La direction connue est celle du triumvirat et Christian Troadec est le porte-parole principal, car le plus rompu aux joutes oratoires et capable de s'imposer par son calme et ses formules simples dans les interviews télévisées. Il ne faut pas le sous-estimer, car, à 47 ans, il a déjà eu plusieurs vies et mené plusieurs campagne électorales. Il est assez pragmatique pour éviter d'être dans la guerre permanente avec ses rivaux socialistes et UMP. Pour le moment, aucun élu un peu en vue ne l'a rejoint. Le trio s'appuie sur une direction politique plus large, composée de militants bretons expérimentés et de chefs d'entreprise. L'équipe de commnunication bénévole qui le soutient a beaucoup investi dans les réseaux sociaux (Facebook et Twitter), mais, il faudra toucher les non-informatisés et les opposants de principe à ces plate-formes qui respectent pas la vie privée.
La « constitution » est annoncée comme étant un futur manifeste, dont la rédaction finale est prévue après les « États-Généraux de la Bretagne » qui seront tenus le 8 mars 2014, à Morlaix.
La Charte, qui est proposée comme texte de rassemblement des comités locaux lesquels sont au nombre de 33 à la mi-décembre. 14 d'entre eux sont dans le seul département du Finistère, mais celui de Carhaix, ville sur une frontière départementale, rayonne aussi aussi dans le département voisin, de même que ceux de Dinan, Loudéac, Pontivy et Redon. Presque toutes les villes-centre importantes de Bretagne sont concernées. Ils interviendront localement, mais aideront aussi l'association Breizh Impacte, un simili-think tank ( voir notre article ), à qui la tâche de collecter des cahiers de doléances a été confiée.
L'argent ne peut venir que de trois sources : les entreprises privées, l'État et les futurs adhérents à une organisation encore dans les limbes.

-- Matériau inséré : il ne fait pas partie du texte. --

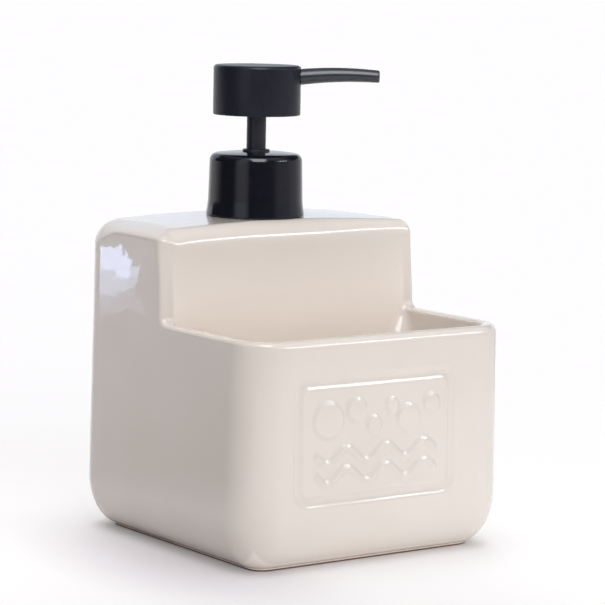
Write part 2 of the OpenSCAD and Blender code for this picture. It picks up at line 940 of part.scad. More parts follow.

Juqu'ici, il a fallu « bricoler » : des dons en nature et le produit de la restauration ont financé la manifestation de Carhaix.
La candidature « régionaliste » de Christian Troadec en 2017 pourrait servir de tremplin pour une campagne pour les législatives dans un nombre élevé de circonscriptions, dont le total des voix est susceptible de déclencher une aide substantielle de l'État.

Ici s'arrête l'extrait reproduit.